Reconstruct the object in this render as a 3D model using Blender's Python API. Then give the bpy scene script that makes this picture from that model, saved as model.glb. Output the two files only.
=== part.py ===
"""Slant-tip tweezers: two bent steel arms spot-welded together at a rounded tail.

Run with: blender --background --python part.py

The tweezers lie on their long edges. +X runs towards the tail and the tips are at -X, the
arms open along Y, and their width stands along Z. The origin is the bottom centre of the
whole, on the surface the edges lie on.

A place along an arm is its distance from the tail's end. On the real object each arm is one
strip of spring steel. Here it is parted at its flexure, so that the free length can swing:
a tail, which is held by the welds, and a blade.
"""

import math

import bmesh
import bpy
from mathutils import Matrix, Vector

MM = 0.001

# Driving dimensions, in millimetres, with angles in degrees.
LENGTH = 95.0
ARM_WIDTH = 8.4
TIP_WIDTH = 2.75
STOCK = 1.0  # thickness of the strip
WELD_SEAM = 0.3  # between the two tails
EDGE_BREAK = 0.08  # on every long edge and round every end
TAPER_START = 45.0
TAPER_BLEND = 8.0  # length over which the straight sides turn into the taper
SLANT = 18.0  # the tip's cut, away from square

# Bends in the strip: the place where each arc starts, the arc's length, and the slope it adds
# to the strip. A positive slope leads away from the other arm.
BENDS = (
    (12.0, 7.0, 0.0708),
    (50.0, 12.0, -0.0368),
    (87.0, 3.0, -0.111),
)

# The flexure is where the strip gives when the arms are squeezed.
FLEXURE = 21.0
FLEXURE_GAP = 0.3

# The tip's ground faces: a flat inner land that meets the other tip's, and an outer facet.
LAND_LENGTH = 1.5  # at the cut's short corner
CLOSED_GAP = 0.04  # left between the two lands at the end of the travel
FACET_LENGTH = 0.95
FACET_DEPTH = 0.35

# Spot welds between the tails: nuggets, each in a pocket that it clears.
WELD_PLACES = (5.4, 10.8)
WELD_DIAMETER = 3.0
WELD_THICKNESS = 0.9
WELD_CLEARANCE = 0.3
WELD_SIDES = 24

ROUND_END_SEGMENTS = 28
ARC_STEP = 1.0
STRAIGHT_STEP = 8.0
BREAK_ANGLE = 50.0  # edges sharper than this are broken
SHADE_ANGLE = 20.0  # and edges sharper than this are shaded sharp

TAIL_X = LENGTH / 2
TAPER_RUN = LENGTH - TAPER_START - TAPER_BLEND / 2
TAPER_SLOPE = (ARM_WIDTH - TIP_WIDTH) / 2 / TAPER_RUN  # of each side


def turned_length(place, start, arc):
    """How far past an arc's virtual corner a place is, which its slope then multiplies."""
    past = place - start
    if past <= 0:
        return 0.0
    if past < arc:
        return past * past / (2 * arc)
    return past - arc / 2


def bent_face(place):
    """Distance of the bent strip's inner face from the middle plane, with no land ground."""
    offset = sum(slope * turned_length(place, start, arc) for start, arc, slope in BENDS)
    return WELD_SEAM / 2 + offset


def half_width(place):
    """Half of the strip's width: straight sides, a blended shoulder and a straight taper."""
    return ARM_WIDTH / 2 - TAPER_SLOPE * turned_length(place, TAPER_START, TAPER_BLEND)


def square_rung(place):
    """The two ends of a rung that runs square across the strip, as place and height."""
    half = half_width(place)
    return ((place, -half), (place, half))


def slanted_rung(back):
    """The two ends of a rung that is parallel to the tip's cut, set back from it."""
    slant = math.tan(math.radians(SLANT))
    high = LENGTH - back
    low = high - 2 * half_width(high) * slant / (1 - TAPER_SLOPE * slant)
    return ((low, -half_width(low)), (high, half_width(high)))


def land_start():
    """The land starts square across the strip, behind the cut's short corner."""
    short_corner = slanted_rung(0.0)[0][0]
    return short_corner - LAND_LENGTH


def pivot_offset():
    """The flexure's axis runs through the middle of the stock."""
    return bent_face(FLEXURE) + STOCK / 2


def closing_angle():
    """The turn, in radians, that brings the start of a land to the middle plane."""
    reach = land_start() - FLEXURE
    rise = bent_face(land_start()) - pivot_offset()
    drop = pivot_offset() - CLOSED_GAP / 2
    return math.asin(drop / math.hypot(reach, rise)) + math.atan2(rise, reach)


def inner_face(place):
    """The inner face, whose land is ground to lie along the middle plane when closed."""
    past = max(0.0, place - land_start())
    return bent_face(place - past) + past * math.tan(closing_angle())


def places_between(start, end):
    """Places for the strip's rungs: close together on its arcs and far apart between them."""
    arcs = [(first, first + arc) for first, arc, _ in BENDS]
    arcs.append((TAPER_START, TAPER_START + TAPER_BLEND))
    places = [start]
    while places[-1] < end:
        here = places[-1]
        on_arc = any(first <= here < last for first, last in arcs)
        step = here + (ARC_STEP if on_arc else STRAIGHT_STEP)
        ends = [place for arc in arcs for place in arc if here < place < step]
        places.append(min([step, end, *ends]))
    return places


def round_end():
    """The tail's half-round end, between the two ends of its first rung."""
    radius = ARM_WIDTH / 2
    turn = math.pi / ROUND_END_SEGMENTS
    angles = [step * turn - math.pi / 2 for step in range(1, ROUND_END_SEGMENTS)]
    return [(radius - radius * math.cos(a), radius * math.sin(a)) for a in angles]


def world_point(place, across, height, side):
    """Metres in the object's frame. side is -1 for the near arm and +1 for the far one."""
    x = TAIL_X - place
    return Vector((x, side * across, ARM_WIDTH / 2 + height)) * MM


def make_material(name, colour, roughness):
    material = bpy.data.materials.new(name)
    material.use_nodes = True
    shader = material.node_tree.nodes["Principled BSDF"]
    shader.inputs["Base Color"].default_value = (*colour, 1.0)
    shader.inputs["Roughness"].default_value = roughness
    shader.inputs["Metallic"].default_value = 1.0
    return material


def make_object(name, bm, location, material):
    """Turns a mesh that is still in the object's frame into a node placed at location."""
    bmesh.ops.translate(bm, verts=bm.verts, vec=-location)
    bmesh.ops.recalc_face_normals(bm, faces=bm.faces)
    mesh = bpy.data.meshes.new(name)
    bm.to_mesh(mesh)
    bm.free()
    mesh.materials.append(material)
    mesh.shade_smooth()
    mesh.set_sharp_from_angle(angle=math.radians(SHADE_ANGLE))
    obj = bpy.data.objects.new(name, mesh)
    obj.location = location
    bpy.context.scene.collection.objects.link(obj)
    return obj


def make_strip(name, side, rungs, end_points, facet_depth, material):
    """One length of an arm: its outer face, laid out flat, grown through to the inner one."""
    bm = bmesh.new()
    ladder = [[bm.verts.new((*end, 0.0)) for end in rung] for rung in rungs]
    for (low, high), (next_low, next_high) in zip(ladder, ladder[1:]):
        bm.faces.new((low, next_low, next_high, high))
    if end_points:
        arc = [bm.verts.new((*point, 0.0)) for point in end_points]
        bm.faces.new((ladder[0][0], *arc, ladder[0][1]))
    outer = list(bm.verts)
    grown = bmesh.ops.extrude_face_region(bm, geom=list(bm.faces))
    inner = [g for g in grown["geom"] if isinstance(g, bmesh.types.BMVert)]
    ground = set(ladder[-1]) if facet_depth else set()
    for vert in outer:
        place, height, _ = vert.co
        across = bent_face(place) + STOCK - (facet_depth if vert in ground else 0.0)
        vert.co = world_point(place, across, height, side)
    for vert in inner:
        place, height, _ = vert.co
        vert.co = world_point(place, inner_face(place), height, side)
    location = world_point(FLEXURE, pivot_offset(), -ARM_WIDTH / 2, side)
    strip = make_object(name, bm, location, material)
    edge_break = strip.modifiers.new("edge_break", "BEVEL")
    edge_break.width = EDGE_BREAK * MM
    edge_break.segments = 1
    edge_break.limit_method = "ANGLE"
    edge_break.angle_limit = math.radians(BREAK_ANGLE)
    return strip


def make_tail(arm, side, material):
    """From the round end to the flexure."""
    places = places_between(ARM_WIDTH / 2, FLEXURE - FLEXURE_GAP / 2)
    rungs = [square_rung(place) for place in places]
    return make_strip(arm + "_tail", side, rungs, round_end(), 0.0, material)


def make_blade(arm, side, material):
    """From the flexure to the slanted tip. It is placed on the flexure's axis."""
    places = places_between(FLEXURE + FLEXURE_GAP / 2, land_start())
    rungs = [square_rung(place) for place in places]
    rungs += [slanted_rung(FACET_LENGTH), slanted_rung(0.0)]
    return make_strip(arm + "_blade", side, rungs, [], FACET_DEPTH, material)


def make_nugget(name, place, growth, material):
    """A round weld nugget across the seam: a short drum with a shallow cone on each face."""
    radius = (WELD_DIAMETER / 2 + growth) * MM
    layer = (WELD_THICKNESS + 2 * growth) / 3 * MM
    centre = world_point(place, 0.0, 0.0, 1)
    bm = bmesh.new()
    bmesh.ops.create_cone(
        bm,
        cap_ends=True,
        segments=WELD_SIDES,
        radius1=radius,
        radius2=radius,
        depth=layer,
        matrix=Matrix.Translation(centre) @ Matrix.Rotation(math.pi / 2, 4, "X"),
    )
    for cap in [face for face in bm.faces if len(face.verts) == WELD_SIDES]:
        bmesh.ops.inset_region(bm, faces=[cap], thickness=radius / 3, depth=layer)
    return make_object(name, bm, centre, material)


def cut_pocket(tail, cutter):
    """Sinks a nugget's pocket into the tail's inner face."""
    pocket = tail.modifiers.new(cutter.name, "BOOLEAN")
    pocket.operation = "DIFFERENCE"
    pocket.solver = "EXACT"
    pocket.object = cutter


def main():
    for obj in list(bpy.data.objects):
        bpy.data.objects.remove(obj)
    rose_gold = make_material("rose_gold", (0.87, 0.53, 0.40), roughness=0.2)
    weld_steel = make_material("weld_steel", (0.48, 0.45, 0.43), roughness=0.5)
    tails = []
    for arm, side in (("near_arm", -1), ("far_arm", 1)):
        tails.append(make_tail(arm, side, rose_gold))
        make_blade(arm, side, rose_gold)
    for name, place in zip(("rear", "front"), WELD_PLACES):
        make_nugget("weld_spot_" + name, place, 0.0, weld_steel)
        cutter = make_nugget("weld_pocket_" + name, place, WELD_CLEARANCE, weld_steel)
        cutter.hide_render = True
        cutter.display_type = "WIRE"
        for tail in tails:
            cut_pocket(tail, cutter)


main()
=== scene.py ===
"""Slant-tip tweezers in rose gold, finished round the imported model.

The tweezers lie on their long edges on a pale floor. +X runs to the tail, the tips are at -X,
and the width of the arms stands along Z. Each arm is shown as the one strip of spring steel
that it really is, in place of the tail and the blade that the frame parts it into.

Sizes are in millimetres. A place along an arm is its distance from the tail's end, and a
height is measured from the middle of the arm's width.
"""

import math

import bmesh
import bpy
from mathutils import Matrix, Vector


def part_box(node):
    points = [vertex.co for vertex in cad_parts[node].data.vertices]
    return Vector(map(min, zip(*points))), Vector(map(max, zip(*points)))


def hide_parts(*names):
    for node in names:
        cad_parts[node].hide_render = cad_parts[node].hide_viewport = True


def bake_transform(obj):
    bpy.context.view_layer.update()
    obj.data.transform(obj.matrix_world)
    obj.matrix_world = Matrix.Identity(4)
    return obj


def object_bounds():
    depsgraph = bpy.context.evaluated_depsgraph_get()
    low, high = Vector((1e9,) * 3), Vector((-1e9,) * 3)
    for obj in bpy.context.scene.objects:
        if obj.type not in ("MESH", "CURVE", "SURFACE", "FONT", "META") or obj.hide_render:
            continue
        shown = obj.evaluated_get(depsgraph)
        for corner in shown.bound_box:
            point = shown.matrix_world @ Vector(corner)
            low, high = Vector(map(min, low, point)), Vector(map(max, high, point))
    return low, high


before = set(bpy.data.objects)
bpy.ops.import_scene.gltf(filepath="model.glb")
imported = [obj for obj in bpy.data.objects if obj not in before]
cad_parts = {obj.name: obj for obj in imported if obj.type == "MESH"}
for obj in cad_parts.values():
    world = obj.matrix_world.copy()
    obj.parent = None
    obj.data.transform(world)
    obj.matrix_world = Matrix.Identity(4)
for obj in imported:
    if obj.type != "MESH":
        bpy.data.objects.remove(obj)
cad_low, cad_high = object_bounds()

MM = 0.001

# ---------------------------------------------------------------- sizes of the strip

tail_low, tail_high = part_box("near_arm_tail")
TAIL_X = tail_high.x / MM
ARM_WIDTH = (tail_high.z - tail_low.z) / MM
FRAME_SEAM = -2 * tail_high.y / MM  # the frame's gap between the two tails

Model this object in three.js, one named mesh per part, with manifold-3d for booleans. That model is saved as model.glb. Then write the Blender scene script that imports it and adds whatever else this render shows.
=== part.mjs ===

-.-.-

- [PROBLEM DETAILS]: Print only the run of lines that begins with the line containing "pocket.object = cutter" and ends with the line containing "for corner in", both included, exactly as they read.

- [OUTPUT]:
    pocket.object = cutter


def main():
    for obj in list(bpy.data.objects):
        bpy.data.objects.remove(obj)
    rose_gold = make_material("rose_gold", (0.87, 0.53, 0.40), roughness=0.2)
    weld_steel = make_material("weld_steel", (0.48, 0.45, 0.43), roughness=0.5)
    tails = []
    for arm, side in (("near_arm", -1), ("far_arm", 1)):
        tails.append(make_tail(arm, side, rose_gold))
        make_blade(arm, side, rose_gold)
    for name, place in zip(("rear", "front"), WELD_PLACES):
        make_nugget("weld_spot_" + name, place, 0.0, weld_steel)
        cutter = make_nugget("weld_pocket_" + name, place, WELD_CLEARANCE, weld_steel)
        cutter.hide_render = True
        cutter.display_type = "WIRE"
        for tail in tails:
            cut_pocket(tail, cutter)


main()
=== scene.py ===
"""Slant-tip tweezers in rose gold, finished round the imported model.

The tweezers lie on their long edges on a pale floor. +X runs to the tail, the tips are at -X,
and the width of the arms stands along Z. Each arm is shown as the one strip of spring steel
that it really is, in place of the tail and the blade that the frame parts it into.

Sizes are in millimetres. A place along an arm is its distance from the tail's end, and a
height is measured from the middle of the arm's width.
"""

import math

import bmesh
import bpy
from mathutils import Matrix, Vector


def part_box(node):
    points = [vertex.co for vertex in cad_parts[node].data.vertices]
    return Vector(map(min, zip(*points))), Vector(map(max, zip(*points)))


def hide_parts(*names):
    for node in names:
        cad_parts[node].hide_render = cad_parts[node].hide_viewport = True


def bake_transform(obj):
    bpy.context.view_layer.update()
    obj.data.transform(obj.matrix_world)
    obj.matrix_world = Matrix.Identity(4)
    return obj


def object_bounds():
    depsgraph = bpy.context.evaluated_depsgraph_get()
    low, high = Vector((1e9,) * 3), Vector((-1e9,) * 3)
    for obj in bpy.context.scene.objects:
        if obj.type not in ("MESH", "CURVE", "SURFACE", "FONT", "META") or obj.hide_render:
            continue
        shown = obj.evaluated_get(depsgraph)
        for corner in shown.bound_box:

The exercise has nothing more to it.